Information
- Motto: Every Student, Every Opportunity, Success for All
- Established: 2005; 21 years ago
- Years: 7-9

= Wodonga Middle Years College =

Public school in Victoria, Australia

Wodonga Middle Years College is a public school in Wodonga, Victoria, Australia. It is a single college consisting of two campuses, Felltimber and Huon, based on the grounds and facilities of the former Wodonga West Secondary College and Mitchell Secondary College. The school's motto is "Every Student, Every Opportunity, Success for All."

==History==
The college was formed in 2005–2006 when the three public schools in Wodonga – Wodonga High School, Wodonga West Secondary College, and Mitchell Secondary College – merged and pooled resources, as part of a plan to address long-term population growth in Wodonga.

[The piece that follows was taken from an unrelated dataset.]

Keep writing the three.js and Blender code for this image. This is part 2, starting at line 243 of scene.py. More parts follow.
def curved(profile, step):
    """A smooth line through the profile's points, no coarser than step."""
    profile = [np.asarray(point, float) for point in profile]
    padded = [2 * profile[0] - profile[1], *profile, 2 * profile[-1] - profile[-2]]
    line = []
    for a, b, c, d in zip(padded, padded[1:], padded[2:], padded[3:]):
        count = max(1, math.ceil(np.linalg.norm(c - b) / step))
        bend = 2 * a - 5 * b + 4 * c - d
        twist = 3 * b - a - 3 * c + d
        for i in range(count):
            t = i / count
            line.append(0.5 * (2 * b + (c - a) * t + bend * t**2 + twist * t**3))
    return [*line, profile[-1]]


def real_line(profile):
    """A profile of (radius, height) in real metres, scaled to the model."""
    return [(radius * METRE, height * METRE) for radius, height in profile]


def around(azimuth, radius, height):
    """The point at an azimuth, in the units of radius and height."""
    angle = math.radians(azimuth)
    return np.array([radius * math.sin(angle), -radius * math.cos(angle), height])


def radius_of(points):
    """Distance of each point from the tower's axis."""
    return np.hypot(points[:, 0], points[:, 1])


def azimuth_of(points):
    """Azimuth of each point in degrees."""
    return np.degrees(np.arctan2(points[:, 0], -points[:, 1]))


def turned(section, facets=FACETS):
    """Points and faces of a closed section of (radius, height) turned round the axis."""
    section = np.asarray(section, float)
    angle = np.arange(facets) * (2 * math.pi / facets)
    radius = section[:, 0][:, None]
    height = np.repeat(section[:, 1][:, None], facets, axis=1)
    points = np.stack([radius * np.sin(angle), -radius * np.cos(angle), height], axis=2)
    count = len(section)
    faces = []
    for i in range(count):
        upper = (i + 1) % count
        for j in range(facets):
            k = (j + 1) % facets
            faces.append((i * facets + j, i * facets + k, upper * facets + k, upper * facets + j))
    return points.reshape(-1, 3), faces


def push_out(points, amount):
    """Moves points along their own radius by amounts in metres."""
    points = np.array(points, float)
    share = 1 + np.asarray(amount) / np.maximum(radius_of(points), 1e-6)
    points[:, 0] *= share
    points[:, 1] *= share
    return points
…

The plan saw the restructure of the public schools in Wodonga, with the formation of Wodonga Middle Years College to specialise in the education of students in Years 7, 8 and 9, and Wodonga Senior Secondary College to specialise in the education of Years 10, 11 and 12. The two colleges are loosely associated.

== Programs ==
Wodonga Middle Years College has two main programs catering for students in years 7, 8 and 9. All students in year 7 take part in the Authentic Learning program, designed to ease the transition from primary to high school. Students in years 8 and 9 undertake the Individual Learning Programs, where they choose their own subjects within certain guidelines.